Der Apfel

Diesmal möchte ich euch gerne in das Reich der Äpfel verführen. Ein Thema, das im Sommer startet und bis in den Herbst hineingeht. Der Apfel hat eine sehr umfangreiche Kulturgeschichte und eine unendliche Geschichte in der Mythologie, der Spiritualität, der Religion. Da gibt es unzählige Apfelgeschichten.
Der Apfel ist bei uns als Frucht sehr bekannt. Er stammt wahrscheinlich aus Asien, aus dem Kaukasus, wo die Äpfel schon sehr früh gekreuzt wurden und eine köstliche Frucht ergeben haben. Der Apfel ist immer aktuell. Er ist sehr gesund, wir kennen das englische Sprichwort: „An apple a day keeps the doctor away“. Es gibt unglaublich viele Sorten von Äpfeln, allein im Alpenraum sind es über 150 verschiedene Sorten. Erzherzog Johann, der Bruder von Kaiser Franz I., hat seinerzeit in der Steiermark viel Aufbauarbeit und Modernisierung hervorgebracht.
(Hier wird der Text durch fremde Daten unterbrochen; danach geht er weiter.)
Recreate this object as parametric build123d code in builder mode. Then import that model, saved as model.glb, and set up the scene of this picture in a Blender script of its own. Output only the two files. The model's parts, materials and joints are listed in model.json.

Er hat Apfelmodelle von über 150 verschiedenen Apfelsorten in einer Berliner Werkstätte in Auftrag gegeben. Da gab es eigene Apfelmodellbauer und diese Modelle sind so echt und so schön, dass man das Gefühl hat, man könnte hineinbeißen, selbst wenn man sie in der Hand hält. Sie sind auch im Gewicht, in der Form, in der Farbe und im Glanz genauso wie in der Natur.

Aber nicht nur das, der Apfel ist auch Teil vieler anderer Worte. Kartoffeln werden in Österreich Erdäpfel genannt. Es gibt den Paradiesapfel, damit ist die Tomate gemeint. Daher kommt auch das Wort Paradeiser. Es gibt Pferdeäpfel, wie der Kot der Pferde wegen der Form genannt wird. Sprichwörtlich verwenden wir den Zankapfel, der aus der griechischen Mythologie kommt.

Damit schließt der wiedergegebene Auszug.